I just got mozzarella and basil to make insalata caprese. (At least I hope he bought mozzarella. In his notebook it said 'mozz balls' which could have been translated as 'moth balls' once he got to the store!)
.
Ike, that's one of my favorite salads...especially in the months when I have my own fresh basil. I have been on a kick of Mediterranean salads all Summer....
 
I agree with Ike - when guests are accustomed to mass produced, mass marketed down-flavored items.
It's a catch-22 though. Some guests, if I talk up an ingredient, won't touch it because they "don't like" it...when they may have never had a chance to experience what it's supposed to taste like. Had a lady last week ask if I still had any of the zucchini dish they'd been offered the previous day (and pointedly ignored). I guess the rest of my cooking had earned a little trust. Since it was something served cold anyway, I brought her a slice from the fridge. She was ecstatic...and told me I should never have told her husband it contained any form of squash...he would have loved it. You win, you lose.
I will continue to tout locally raised produce (which has been sparse with the drought this year). If some guests miss out...maybe they'll notice the others scarfing it down.
PT - I think it's great you were able to stock enough blueberries this year. I couldn't justify the gas to drive that far east, counting on the blackberries we (normally) get locally.
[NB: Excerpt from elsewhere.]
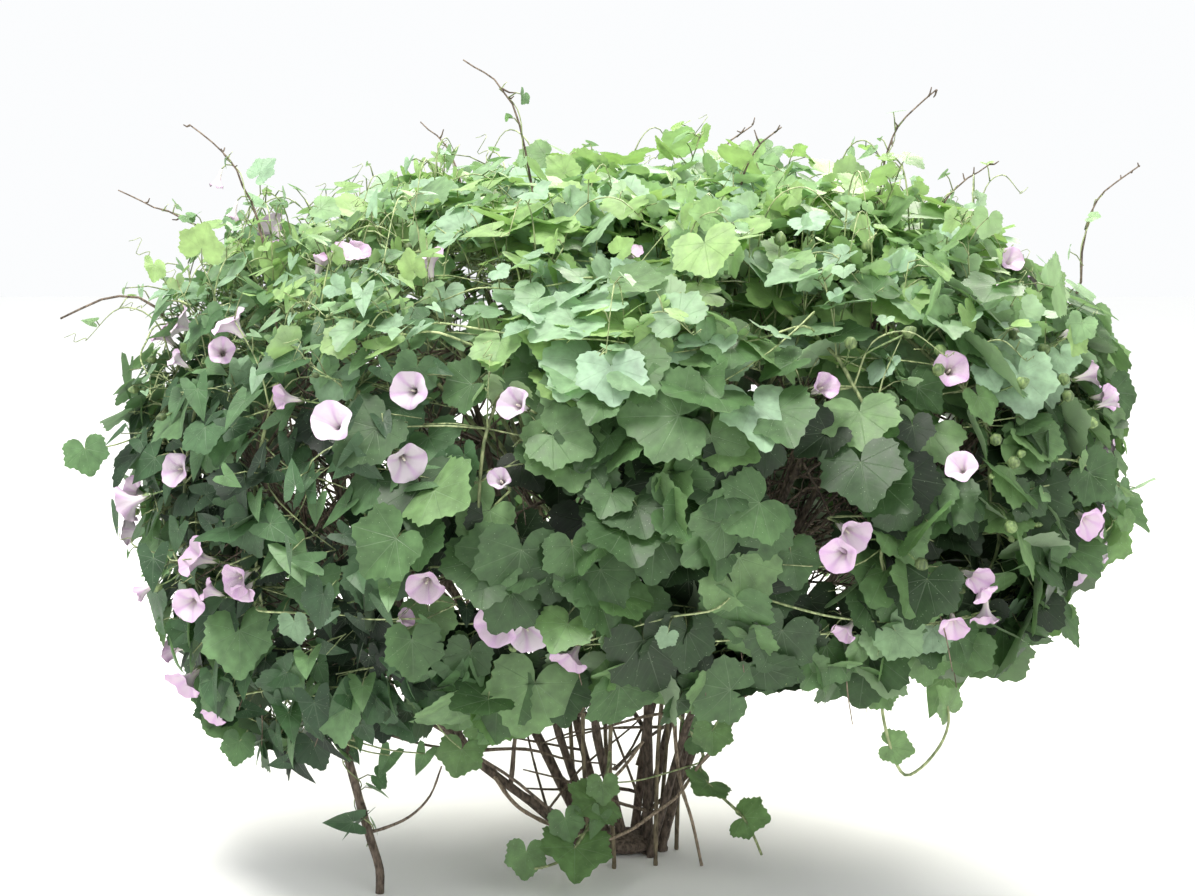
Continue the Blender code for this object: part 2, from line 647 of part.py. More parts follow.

The only place I could find that had any had the scrawniest, saddest looking canes and the berries were scarce. Most places had absolutely nothing. I loaded up on peaches from one orchard - they're all put up as pie filling and in syrup. Hopefully, next year will be a better season.
 
You do find yourself watching what people eat. I found a beautiful spinach chicken sausage, that is perfect for breakfast. When I slice it and put it on the plate by itself, half of my guests do not touch it. I can take the same sausage, cut it into three pieces and place it on a piece of canadian bacon, and everyone eats it. It's not the food, it's what the guests percieve.